Lean hog futures gained this week despite the weakness in the cash market. July, which expired Monday at $70.22 US/cwt was slightly lower for the week but the remaining contracts ended higher. With the exception of Aug and Oct, all other lean hog contracts are approximately $1.00 US/cwt from their contract highs. The Aug through Feb contracts ended the week as follows: Aug up $1.55, Oct up $1.15, Dec up $1.05, Feb up $0.77, Apr up $1.05, May up $1.25, and Jun up $0.95; all prices US/cwt.



Feed Markets

Soymeal futures traded to new contract lows early this week dropping cash deliverable meal to its lowest price so far in 2006. The soybean market reacted to improving growing conditions and rain in the forecast for the coming week. Although extreme heat was seen in many major bean producing regions of the Midwest ample moisture prior to the heat limited damage to the crop.
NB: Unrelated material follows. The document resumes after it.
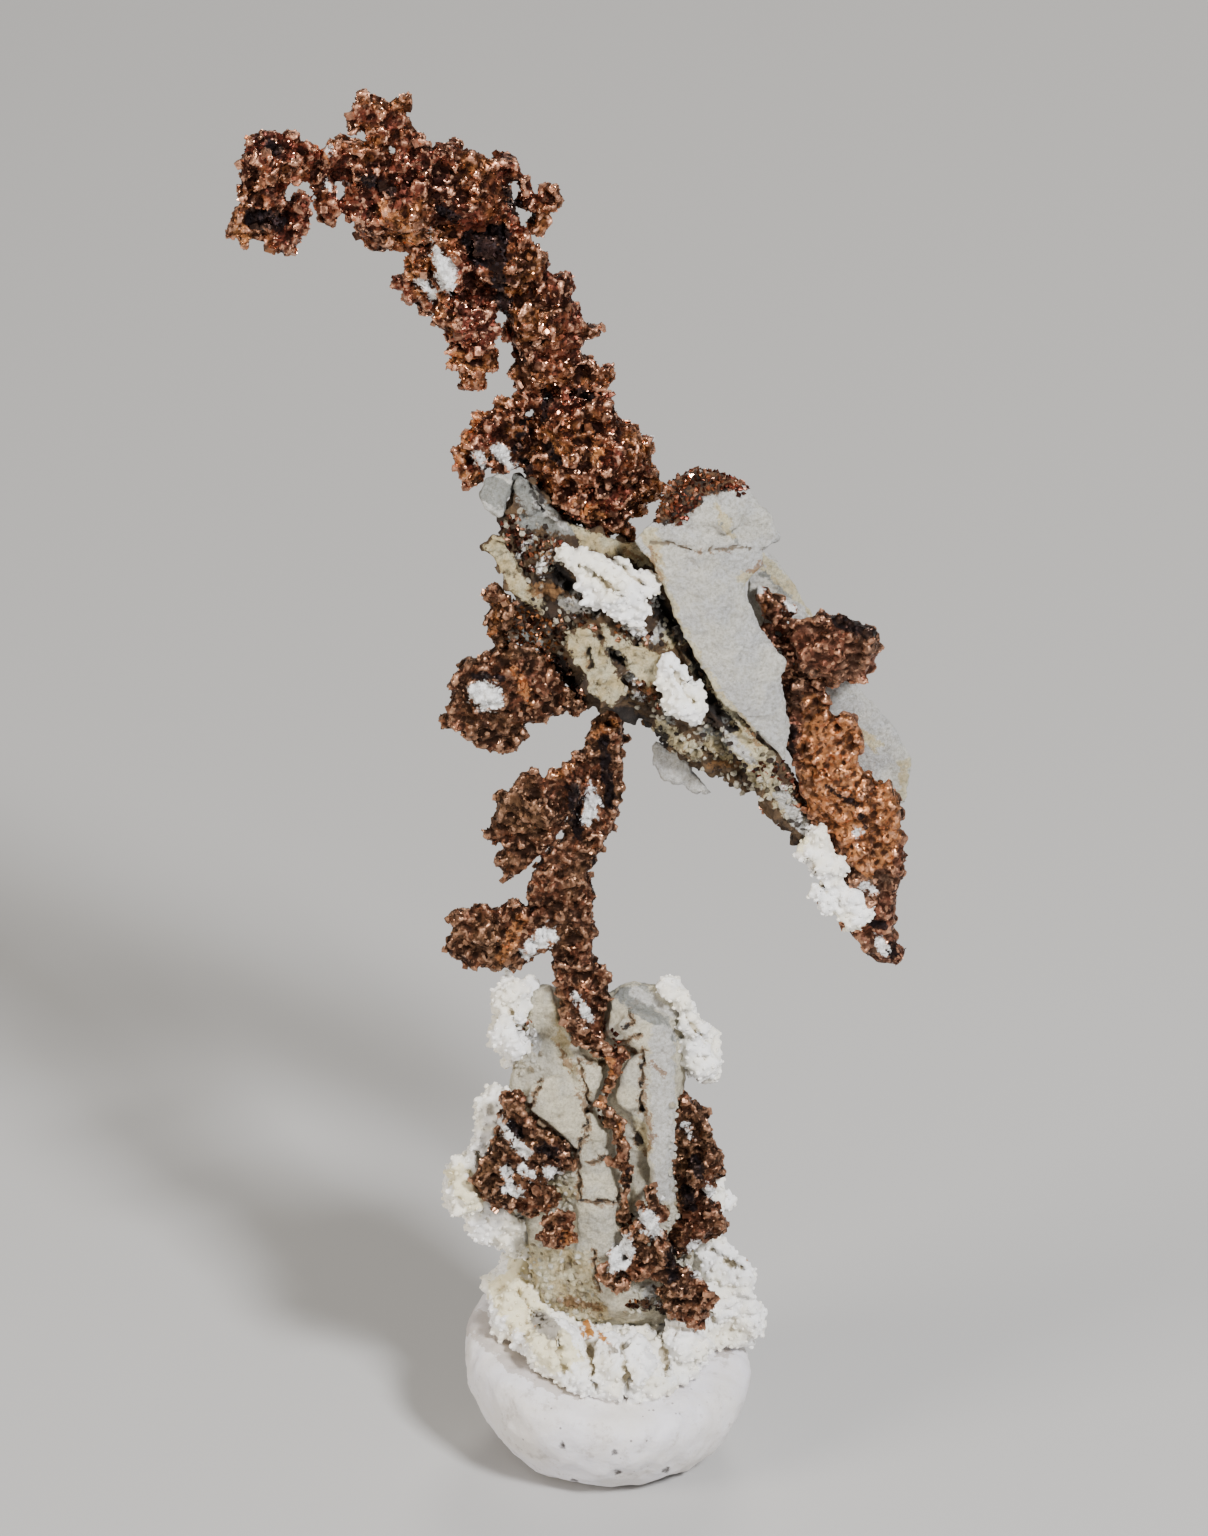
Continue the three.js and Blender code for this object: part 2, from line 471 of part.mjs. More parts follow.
// The white crust at the foot, drawn in plan on the putty's top, with a lip that stands up at the
// right, and the lumps of crust that climb the rock.
const FOOT = {
  outline: [
    [-6.0, 0.9], [-5.7, 2.6], [-4.8, 4.1], [-2.0, 5.2], [1.5, 5.4], [4.6, 5.0], [6.9, 3.4],
    [7.3, 1.6], [6.8, 0.1], [5.3, 0.2], [4.6, -2.6], [3.5, -4.2], [1.9, -5.0], [0.4, -5.6],
    [-1.4, -5.3], [-2.9, -4.4], [-4.3, -2.8], [-5.2, -0.8],
  ],
  thick: 2.2, lying: 7.1, lean: [-PUTTY.fallRight, PUTTY.riseBack], rough: 0.2,
  lumps: { count: 20, size: 1.5, seed: 31, deep: 0.5 },
};
const FOOT_CLIMBS = [
  { x: -4.6, y: 1.8, z: 8.6, size: 1.5 },
  { x: -4.4, y: -0.8, z: 8.4, size: 1.6 },
  { x: -2.6, y: -3.9, z: 7.9, size: 1.5 },
  { x: 0.9, y: -4.4, z: 7.7, size: 1.6 },
  { x: 3.9, y: -2.6, z: 7.6, size: 1.4 },
  { x: 5.0, y: 0.6, z: 8.2, size: 1.7 },
  { x: 4.4, y: 3.2, z: 8.2, size: 1.7 },
  { x: 1.6, y: 4.4, z: 8.4, size: 1.8 },
  { x: -1.6, y: 4.3, z: 8.6, size: 1.7 },
];
const FOOT_LIP = {
  outline: [
    [4.6, 10.6], [5.4, 10.9], [7.1, 9.4], [7.7, 7.6], [7.8, 6.2], [7.2, 5.0], [5.6, 4.8], [4.8, 6.4],
    [5.3, 8.2],
  ],
  thick: 2.4, at: -0.6, lean: [0.3, 0], lumps: { count: 4, size: 1.3, seed: 32 },
};
function footCrust(grow) {
  const roll = dice(33);
  const climbs = FOOT_CLIMBS.map(({ x, y, z, size }) => lump({ x, y, z }, size, roll, grow));
  return joined([growth(FOOT, grow), growth(FOOT_LIP, grow), ...climbs]);
}

// Every piece, in the order in which they are fitted: each is cut back from those before it.
const withPlates = (block, plates, thick, at) => (grow) =>
  joined([
    growth(block, grow),
    ...plates.map((one, i) => plate({ thick, at, rough: 0.08, seed: i + 1, ...one }, grow)),
  ]);
const PIECES = [
  ["putty_base", PUTTY_WHITE, puttyBase],
  ["copper_stem", COPPER, (grow) => growth(STEM, grow)],
  ["copper_vein", COPPER, (grow) => growth(VEIN, grow)],
  ["copper_cluster_left", COPPER, (grow) => growth(CLUSTER_LEFT, grow)],
  ["copper_cluster_low", COPPER, (grow) => growth(CLUSTER_LOW, grow)],
  ["copper_cluster_right", COPPER, (grow) => growth(CLUSTER_RIGHT, grow)],
  ["lower_rock", ROCK, withPlates(LOWER_BLOCK, LOWER_PLATES, 1.2, 2.5)],
  ["foot_crust", CRUST, footCrust],
  ["copper_cluster_foot", COPPER, (grow) => growth(CLUSTER_FOOT, grow)],
  ["crust_shoulder_left", CRUST, (grow) => growth(SHOULDER_LEFT, grow)],
  ["crust_shoulder_right", CRUST, (grow) => growth(SHOULDER_RIGHT, grow)],
  ["crust_left", CRUST, (grow) => growth(CRUST_LEFT, grow)],
  ["crust_right", CRUST, (grow) => growth(CRUST_RIGHT, grow)],
  ["copper_stem_leaf", COPPER, (grow) => growth(STEM_LEAF, grow)],
  ["copper_stem_spur", COPPER, (grow) => growth(STEM_SPUR, grow)],
  ["upper_rock", ROCK, withPlates(UPPER_BLOCK, UPPER_PLATES, 1.0, 2.0)],
  ["rock_front_sheet", ROCK, (grow) => growth(FRONT_SHEET, grow)],
  ["rock_back_sheet", ROCK, (grow) => growth(BACK_SHEET, grow)],
  ["rock_pebble", ROCK, (grow) => plate(PEBBLE, grow)],
  ["rock_flake", ROCK, (grow) => plate(FLAKE, grow)],
  ["crust_bright", CRUST, (grow) => growth(CRUST_BRIGHT, grow)],
  ["crust_little", CRUST, (grow) => growth(CRUST_LITTLE, grow)],
  ["crust_tail", CRUST, (grow) => growth(CRUST_TAIL, grow)],
  ["copper_band", COPPER, (grow) => growth(BAND, grow)],
  ["copper_knob", COPPER, (grow) => growth(KNOB, grow)],
  ["copper_left_lobe", COPPER, (grow) => growth(LEFT_LOBE, grow)],
  ["copper_left_knob", COPPER, (grow) => growth(LEFT_KNOB, grow)],
  ["copper_neck", COPPER, (grow) => growth(NECK, grow)],
  ["copper_neck_lobe", COPPER, (grow) => growth(NECK_LOBE, grow)],
  ["copper_column", COPPER, (grow) => growth(COLUMN, grow)],
  ["copper_tongue", COPPER, (grow) => growth(TONGUE, grow)],
  ["copper_arm", COPPER, (grow) => growth(ARM, grow)],
  ["copper_crest", COPPER, (grow) => growth(CREST, grow)],
  ["copper_hook", COPPER, (grow) => growth(HOOK, grow)],
  ["copper_curl", COPPER, (grow) => growth(CURL, grow)],
];

function meshOf(name, material, solid) {
  const { vertProperties, triVerts } = solid.getMesh();
  const geometry = new THREE.BufferGeometry();
  geometry.setAttribute("position", new THREE.BufferAttribute(vertProperties, 3));
  geometry.setIndex(new THREE.BufferAttribute(triVerts, 1));
  const mesh = new THREE.Mesh(geometry, material);
  mesh.name = name;
  return mesh;
}

const specimen = new THREE.Group();
const clearances = [];
for (const [name, material, shape] of PIECES) {
  const fitted = clearances.reduce((left, taken) => left.subtract(taken), shape(0));
  const smooth = fitted.asOriginal().simplify(SMALLEST);
  const [whole] = smooth.decompose().sort((a, b) => b.volume() - a.volume());
  specimen.add(meshOf(name, material, whole));
  clearances.push(shape(GAP));
}

export default specimen;
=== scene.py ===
# %% [markdown]
# # A specimen of native copper
# Copper grew here in branches through a pale rock, and a white crust grew over both. The whole
# piece is about as tall as a finger, and a lump of white putty holds it upright. The CAD model
# gives every part its place and outline. This script grows the fine relief over those solids,
# crystal by crystal, and gives copper, rock, crust and putty their finish.

import math

import bmesh
import bpy
import numpy as np
from mathutils import Matrix, Vector


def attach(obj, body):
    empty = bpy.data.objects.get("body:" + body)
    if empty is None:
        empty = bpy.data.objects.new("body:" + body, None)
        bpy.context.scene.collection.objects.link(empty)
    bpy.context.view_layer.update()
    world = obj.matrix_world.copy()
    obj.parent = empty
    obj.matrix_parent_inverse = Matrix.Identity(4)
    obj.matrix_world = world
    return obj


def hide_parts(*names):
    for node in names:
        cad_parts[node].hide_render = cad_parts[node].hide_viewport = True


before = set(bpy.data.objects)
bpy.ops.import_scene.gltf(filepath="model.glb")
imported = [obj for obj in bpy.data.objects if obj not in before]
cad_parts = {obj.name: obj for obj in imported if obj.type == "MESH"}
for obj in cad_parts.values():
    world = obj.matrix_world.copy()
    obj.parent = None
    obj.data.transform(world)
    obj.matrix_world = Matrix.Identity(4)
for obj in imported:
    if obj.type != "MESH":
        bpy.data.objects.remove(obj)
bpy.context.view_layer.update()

# %% [markdown]
# ## Working in millimetres
# A voxel remesh can't go below a tenth of a millimetre when a unit is a metre, and this relief is
# finer. So each form is modelled with a millimetre as the unit, and made small at the very end.
#
# The outlines were drawn as the specimen is seen from 28 degrees above level. A point's place in
# that drawing, right and up, is its x and a mix of its z and y. Stains and patches that show on
# the front are placed in the same way.

# %% Units and the drawing plane
MM = 0.001
SEEN_FROM = math.radians(28)
TO_VIEWER = np.array([0, -math.cos(SEEN_FROM), math.sin(SEEN_FROM)])


def drawn(points):
    """Right and up, in mm, of points in mm, as the drawing shows them."""
    across = points[:, 0]
    up = points[:, 2] * math.cos(SEEN_FROM) + points[:, 1] * math.sin(SEEN_FROM)
    return np.stack([across, up], axis=1)


# %% [markdown]
# ## From a CAD solid to a form
# A form starts as a copy of one or more CAD solids, merged, because the frame's triangles are
# loose. It is shrunk or swollen a little: shrunk where crystals will stand on it, so that their
# tips end at the CAD outline, and swollen where neighbours have to close up on each other.

# %% Copying the solids
MERGED = 0.002  # points closer than this are one point, in mm


def put_in(name, data):
    """A new object in the scene, with this mesh, light or camera."""
    made = bpy.data.objects.new(name, data)
    bpy.context.collection.objects.link(made)
    return made


def put_mesh(name, builder):
    """The bmesh as a new object in the scene."""
    mesh = bpy.data.meshes.new(name)
    builder.to_mesh(mesh)
    builder.free()
    return put_in(name, mesh)


def form_of(*nodes, swell=0.0):
    """The solids of these CAD nodes as one object in mm, moved out along its normals by swell."""
    form = bmesh.new()
    for node in nodes:
        form.from_mesh(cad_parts[node].data)
    bmesh.ops.scale(form, vec=Vector((1, 1, 1)) / MM, verts=form.verts)
    bmesh.ops.remove_doubles(form, verts=form.verts, dist=MERGED)
    form.normal_update()
    for vert, normal in [(vert, vert.normal.copy()) for vert in form.verts]:
        vert.co += normal * swell
    return put_mesh(nodes[0] + "_form", form)


# %% [markdown]
# ## Node trees in few words
# Crystals are scattered with Geometry Nodes, and every finish is a tree of shader nodes. Trees
# could be clicked together by hand, but then they couldn't be read here. So small helpers write
# them: one adds a node and links its inputs, one does a sum, and one starts a group whose sockets
# have names.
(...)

Soybean conditions reported Monday afternoon declined 1% to 57% in the good/excellent rating. Critical pod filling is underway implying cooler temps would benefit the crop and increase potential yields holding price flat for later this year. Hot and dry conditions would pose a threat to production implying coverage for a portion of meal requirements during the Aug/Sep periods.
Corn experienced very volatile trade as nearby futures climbed 13 cents per bushel before plummeting 23 cents in just one week. Weather provided most of the uncertainty in the market as hot and dry conditions affected corn silking while scattered showers and forecasts for more rain caused liquidation to most contracts. Cash markets were soft to start the week alongside futures as basis held steady. Crop conditions were reported down 1% from last week at 62% but up significantly from last year’s 55% g/e rating.